Where private equity sell their stake in a business to another private equity operator this is called a secondary investment or transaction. Some recent examples of private equity investments, exits and secondary transactions in Ireland include:
• BGF’s exit from RiverRidge (a waste management company), where Cube Infrastructure Managers and Equitix Investment Management took a stake;
• Investment by Accel-KKR (a tech focused private equity investor) in eyecare software provider Ocuco;
• Investment by Phoenix Equity Partners in IT services company Nostra;
• The acquisition by Erisbeg of EMR Integrated Solutions, a telcommunications and cyber security provider; and
• The sale of Causeway Capital backed Celtic Linen to Johnson Service Group.

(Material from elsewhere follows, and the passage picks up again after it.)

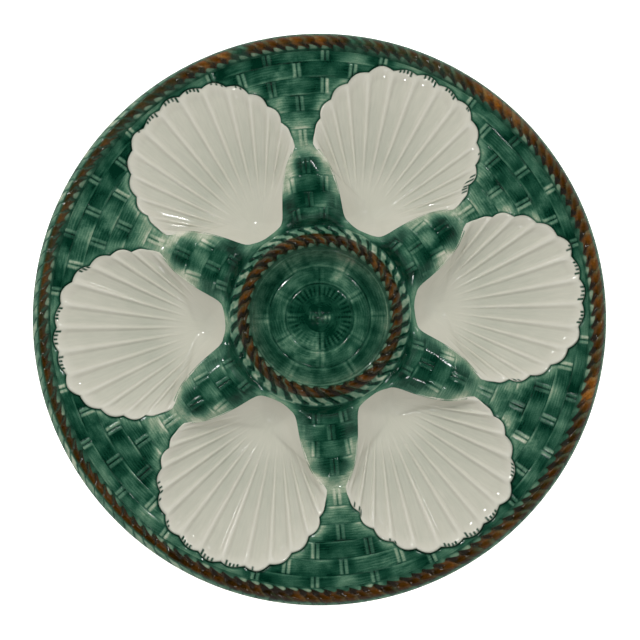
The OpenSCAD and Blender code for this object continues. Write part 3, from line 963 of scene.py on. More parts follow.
def rope(name, strands, columns, rows, crowding, profile, groove, top_z, seed, own_seed):
    """Bends a grid round the plate along a profile and lifts the strands in it. The columns of a
    profile are radius, height, share of the groove's depth, and lean of the strands counted in
    strands. The crowding says how many strands the hand had run ahead at every 60 degrees of the
    picture. Gives the piece and for each point its angle, its radius and its height before the
    grooves, the strand's height, the way across the strand and a number of the strand's own."""
    piece, u, v = flat_grid(name, strands * columns, rows)
    key = np.linspace(0, 1, len(profile))
    r, z, share, lean = (np.interp(v, key, profile[:, i]) for i in range(4))
    from_seam = np.minimum(u, 1 - u)
    wander = WANDER * noise(u * strands / 2.5, 0.7 * r, seed) * smooth(from_seam * strands)
    ahead = np.interp(u * 360 + PLATE_TURN, np.arange(0, 481, 60), crowding + crowding[1:3])
    phase = u * strands - lean + wander + ahead
    bead = strand_bead(phase)
    x, y = at_turn(r, u * 360)
    move_points(piece, x, y, np.minimum(z - groove * share * (1 - bead), top_z - BELOW_TOP))
    number = np.floor(phase)
    return piece, u * 360, r, z, bead, phase - number, lattice(number % strands, 0 * number, own_seed)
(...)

In turn, depending on the type of business being sold and also the motivation of the vendors, it can be clear from the outset what type of sales process will be run. It is likely in the months ahead we will see a mix of more discrete bilateral process deals as owner managers look for certainty in closing deals, and more open ‘auction’ type deals in an attempt to drive up the value achieved for sellers.

Attractive business
As interest in attractive Irish businesses continues to rise from both trade buyers and private equity investors, both domestic and international, Irish business owners should familiarise themselves with the options open to them to ensure they can fully realise their objectives.

With many transaction processes likely to have been in preparation mode over the summer months, global high interest rates, and inflationary measures potentially easing, the indications are that the Irish market can expect an intensification of M&A activity in the months ahead.